It is Easter weekend. Because of the pandemic, it is not a traditional holiday weekend.

Families across Vermont continue to struggle as a result of the pandemic and the economic fallout that has resulted from it. As a state, we already had food insecurity issues. Just this past fall, the University of Vermont released a report that showed just how hard the challenge has become.

Since the pandemic’s onset, a UVM research team found:

— Nearly 30% of Vermonters have experienced food insecurity — nearly triple 2018 levels — highlighting the increased hardship experienced across the state.

— Roughly one in four respondents are eating fewer servings of fruits and vegetables, suggesting a decrease in diet quality. Also, people are eating less red meat and seafood, compared to before the pandemic.

— 33% of respondents used food-assistance programs. One in five households (19.1%) participated in 3SquaresVT (Supplemental Nutrition Assistance Program/SNAP). Nearly 15% used a food pantry.

— Nearly 40% of households faced job disruptions (25% lost jobs, 35% reduced income, 20% furloughed). Of households with job disruptions, almost 40% experienced food insecurity as well.

— Households with greater odds of food insecurity include: those making less than $50,000 (six times greater), those with a job loss or disruption (2.4 times greater), those without a college degree (2.1 times greater) and those with children (two times greater).

Concerns about food costs and access to food assistance are rising. 71% of respondents felt concerned about food becoming more expensive, up from March. Many worried about others learning about their use of aid programs.

Vermonters are hunting, gardening, foraging and preserving more. 42% reported home food procurement efforts since COVID-19, including many for the first time.

The results mirror nationwide trends. America is starting to claw its way out of the economic fallout from the coronavirus pandemic, but food insecurity persists, especially for children and older adults, the Associated Press reported this week.

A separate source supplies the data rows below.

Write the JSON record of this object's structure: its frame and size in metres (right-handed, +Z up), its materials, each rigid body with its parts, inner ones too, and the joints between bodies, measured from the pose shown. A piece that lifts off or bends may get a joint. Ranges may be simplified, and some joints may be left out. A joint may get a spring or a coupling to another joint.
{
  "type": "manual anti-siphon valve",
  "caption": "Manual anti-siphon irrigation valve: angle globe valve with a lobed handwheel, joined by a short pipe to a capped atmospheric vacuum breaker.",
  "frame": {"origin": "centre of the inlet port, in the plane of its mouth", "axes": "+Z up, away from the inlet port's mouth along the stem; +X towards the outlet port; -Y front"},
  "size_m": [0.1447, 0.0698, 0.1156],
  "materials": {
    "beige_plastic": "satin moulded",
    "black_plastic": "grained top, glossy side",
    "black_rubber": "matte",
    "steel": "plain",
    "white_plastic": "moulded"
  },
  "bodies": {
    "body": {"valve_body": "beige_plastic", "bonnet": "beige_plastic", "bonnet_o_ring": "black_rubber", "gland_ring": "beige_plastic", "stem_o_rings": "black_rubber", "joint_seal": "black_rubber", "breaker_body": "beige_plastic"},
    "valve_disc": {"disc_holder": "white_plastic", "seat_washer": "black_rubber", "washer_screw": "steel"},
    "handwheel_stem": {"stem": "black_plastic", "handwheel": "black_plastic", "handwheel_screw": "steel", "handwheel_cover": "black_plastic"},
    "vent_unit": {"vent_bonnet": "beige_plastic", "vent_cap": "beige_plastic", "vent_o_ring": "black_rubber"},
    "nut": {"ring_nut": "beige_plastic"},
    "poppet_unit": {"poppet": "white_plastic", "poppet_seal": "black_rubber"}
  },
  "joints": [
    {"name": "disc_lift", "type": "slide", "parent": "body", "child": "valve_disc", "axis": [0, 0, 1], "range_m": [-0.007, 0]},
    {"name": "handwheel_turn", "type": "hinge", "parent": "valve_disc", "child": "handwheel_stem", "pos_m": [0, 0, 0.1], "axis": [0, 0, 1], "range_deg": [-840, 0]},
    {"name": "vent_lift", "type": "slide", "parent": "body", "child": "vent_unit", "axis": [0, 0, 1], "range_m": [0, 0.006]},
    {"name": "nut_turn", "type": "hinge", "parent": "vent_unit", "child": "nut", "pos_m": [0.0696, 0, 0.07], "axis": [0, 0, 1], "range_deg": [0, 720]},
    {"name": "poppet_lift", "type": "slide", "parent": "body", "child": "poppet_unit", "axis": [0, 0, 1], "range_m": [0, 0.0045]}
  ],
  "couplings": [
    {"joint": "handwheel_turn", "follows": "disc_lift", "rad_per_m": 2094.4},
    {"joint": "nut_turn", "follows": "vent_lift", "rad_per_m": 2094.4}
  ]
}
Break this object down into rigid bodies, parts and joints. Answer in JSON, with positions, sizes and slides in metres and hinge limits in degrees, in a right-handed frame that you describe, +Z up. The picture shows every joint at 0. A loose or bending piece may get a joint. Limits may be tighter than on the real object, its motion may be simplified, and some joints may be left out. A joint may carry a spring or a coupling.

Food banks around the U.S. continue giving away far more canned, packaged and fresh provisions than they did before the virus outbreak tossed millions of people out of work, forcing many to seek something to eat for the first time. For those who are now back at work, many are still struggling, paying back rent or trying to rebuild savings.

“We have all been through an unimaginable year,” said Brian Greene, CEO of the Houston Food Bank, the network’s largest. It was distributing as much as 1 million pounds of groceries daily at various points during the pandemic last year.

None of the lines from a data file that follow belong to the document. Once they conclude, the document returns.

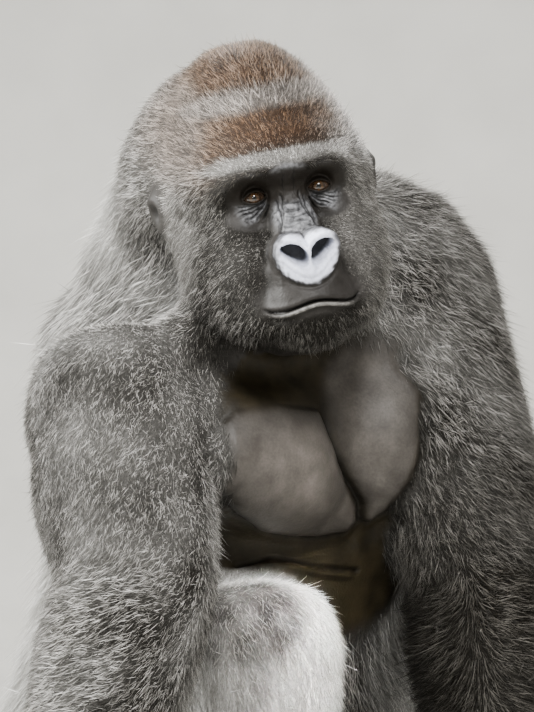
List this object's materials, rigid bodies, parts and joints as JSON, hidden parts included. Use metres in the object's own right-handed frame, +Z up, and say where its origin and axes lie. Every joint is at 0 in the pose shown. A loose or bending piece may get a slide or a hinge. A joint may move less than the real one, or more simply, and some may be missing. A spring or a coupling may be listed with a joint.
{
  "type": "seated gorilla",
  "caption": "Life-size still model of a silverback gorilla that sits on the floor and leans forward on the knuckles of both hands.",
  "frame": {"origin": "on the floor, at the bottom centre of the bounding box", "axes": "+X to the animal's left, -Y the way its chest faces, +Z up"},
  "size_m": [0.97, 0.8366, 1.0817],
  "materials": {
    "coat": "grizzled dark grey hair with light tips, chestnut on the crown",
    "saddle": "silver-grey hair of the back and thighs",
    "skin": "bare black-grey skin with a soft sheen and fine wrinkles",
    "eye": "wet amber-brown eye",
    "nail": "dark horn"
  },
  "bodies": {
    "root": {"head": "coat", "ear_R": "skin", "ear_L": "skin", "eye_R": "eye", "eye_L": "eye", "neck": "coat", "trunk": "coat", "upper_arm_R": "coat", "upper_arm_L": "coat", "forearm_R": "coat", "forearm_L": "coat", "hand_R": "skin", "hand_L": "skin", "thigh_R": "saddle", "thigh_L": "saddle", "shin_R": "coat", "shin_L": "coat", "foot_R": "skin", "foot_L": "skin", "nail_hand_R_1": "nail", "nail_hand_R_2": "nail", "nail_hand_R_3": "nail", "nail_hand_R_4": "nail", "nail_hand_R_5": "nail", "nail_hand_L_1": "nail", "nail_hand_L_2": "nail", "nail_hand_L_3": "nail", "nail_hand_L_4": "nail", "nail_hand_L_5": "nail", "nail_foot_R_1": "nail", "nail_foot_R_2": "nail", "nail_foot_R_3": "nail", "nail_foot_R_4": "nail", "nail_foot_R_5": "nail", "nail_foot_L_1": "nail", "nail_foot_L_2": "nail", "nail_foot_L_3": "nail", "nail_foot_L_4": "nail", "nail_foot_L_5": "nail"}
  },
  "joints": []
}
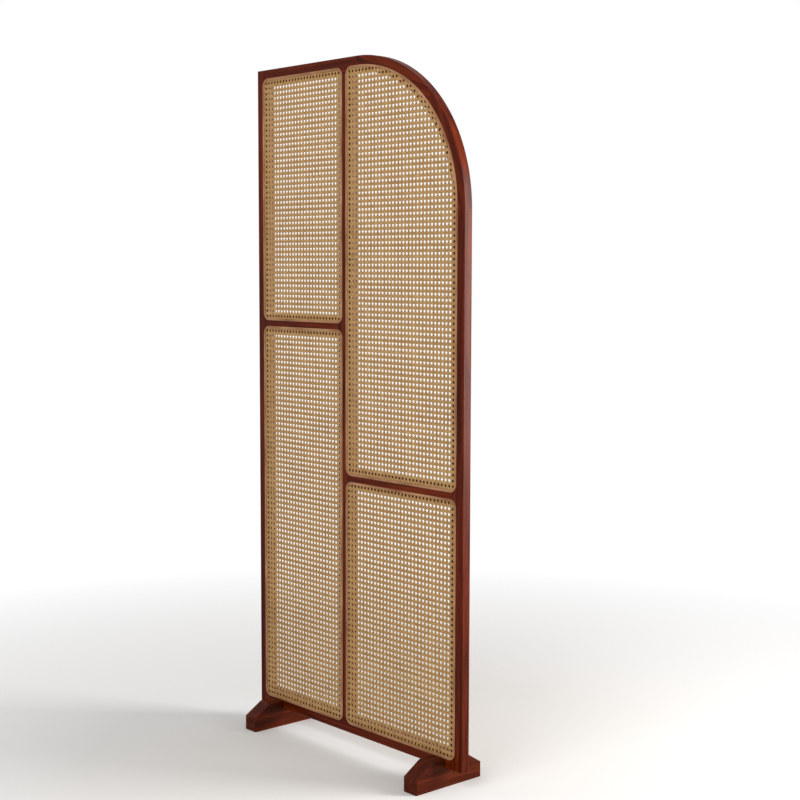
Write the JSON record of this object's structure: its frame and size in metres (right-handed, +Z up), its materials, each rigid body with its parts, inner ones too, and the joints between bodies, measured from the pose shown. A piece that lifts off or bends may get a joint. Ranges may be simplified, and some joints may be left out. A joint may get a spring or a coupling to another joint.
{
  "type": "cane screen panel",
  "caption": "Free-standing wooden screen panel with a quarter-arched corner, framed cells of woven cane webbing and slotted cross feet.",
  "frame": {"origin": "on the floor under the middle of the panel, between the two cross feet", "axes": "+Z up; X along the panel, with the arched corner at +X; the webbed front looks along -Y"},
  "size_m": [0.814, 0.218, 1.8],
  "materials": {
    "frame_wood": "dark red-brown stain, semi-gloss",
    "foot_wood": "red-brown stain, semi-gloss",
    "cane": "natural rattan cane, satin",
    "binder": "natural cane binder, satin",
    "tenon_wood": "plain beech",
    "bolt_steel": "zinc-plated",
    "insert_brass": "turned"
  },
  "bodies": {
    "root": {"left_stile": "frame_wood", "right_stile": "frame_wood", "bottom_rail": "frame_wood", "top_rail": "frame_wood", "arch_lower": "frame_wood", "arch_upper": "frame_wood", "centre_stile": "frame_wood", "left_cross_rail": "frame_wood", "right_cross_rail": "frame_wood", "cane_lower_left": "cane", "cane_upper_left": "cane", "cane_lower_right": "cane", "cane_upper_right": "cane", "binder_lower_left": "binder", "binder_upper_left": "binder", "binder_lower_right": "binder", "binder_upper_right": "binder", "left_foot": "foot_wood", "right_foot": "foot_wood", "arch_tenons": "tenon_wood", "foot_bolts": "bolt_steel", "bolt_washers": "bolt_steel", "thread_inserts": "insert_brass"}
  },
  "joints": []
}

Data from Feeding America, a national network of most food banks in the U.S., shows that its members dispensed far more in the last three months of 2020 compared with the same period in 2019.

The food banks that agreed to let Feeding America publicly share their data, 180 out of 200 total, collectively distributed far more food — about 42% — during the last quarter of 2020 than in the same period of 2019. The amount of food allotted in the last quarter slipped just slightly from the previous three months, down around just 1%.

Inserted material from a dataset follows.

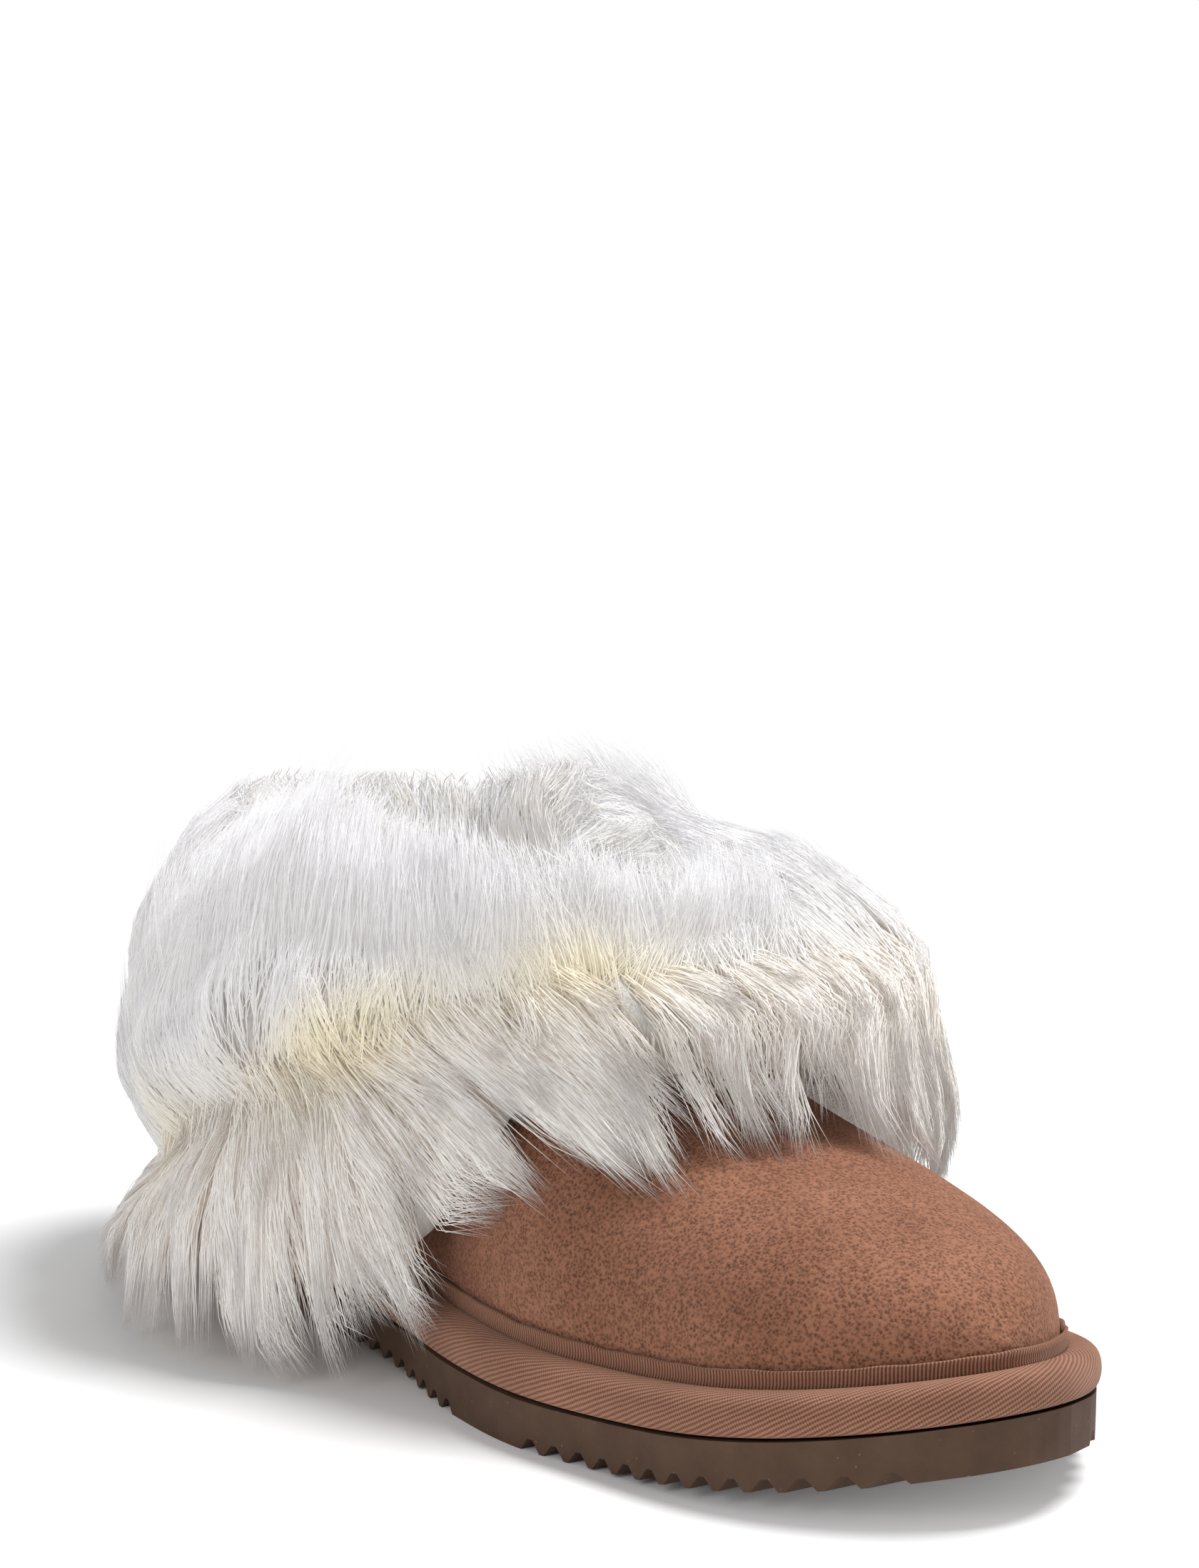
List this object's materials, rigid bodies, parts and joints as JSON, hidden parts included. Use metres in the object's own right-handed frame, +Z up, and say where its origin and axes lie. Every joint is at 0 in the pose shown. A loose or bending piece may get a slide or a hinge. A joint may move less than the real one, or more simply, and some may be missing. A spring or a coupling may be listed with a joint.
{
  "type": "shaggy slipper",
  "caption": "Right closed-heel slipper: suede upper on a taped welt and foam outsole, with a long-haired fur collar falling over the sides.",
  "frame": {"origin": "on the floor, in the middle of the heel's flat spot", "axes": "+X towards the toe, -Y towards the outer side of the right foot, +Z up"},
  "size_m": [0.2954, 0.1796, 0.1188],
  "materials": {
    "eva_foam": "matt moulded foam",
    "twill_tape": "woven twill",
    "footbed_pile": "short pile",
    "suede": "napped suede",
    "long_fur": "long soft hair in pointed locks"
  },
  "bodies": {
    "root": {"outsole": "eva_foam", "welt_tape": "twill_tape", "insole": "footbed_pile", "upper": "suede", "fur_collar": "long_fur"}
  },
  "joints": []
}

According to the AP report, when COVID fears shuttered schools around the U.S. last spring, school districts nationwide suddenly had to get food to students who rely on free lunches even in the best times.

The number of free meals districts served to children whose families meet income criteria fell sharply: Nationwide, approximately 1.65 billion fewer breakfasts and lunches were served by child food service programs between March and November 2020 than were served March through November 2019 — a decrease of 30%.

And since the pandemic began, many older adults in the U.S. have turned to food banks, Meals on Wheels home deliveries and other charities to get enough to eat.

Over $1.675 billion in emergency funding has gone to nutrition programs under the Older Americans Act to pay for food, gas and drivers to deliver meals, along with masks, gloves and sanitizer to protect staff.

We cannot ignore this threat to our society. We must be mindful of the problem. And now we must do all we can to make sure Vermonters are not going hungry.

If you are in need of food assistance, call 1-800-642-5119.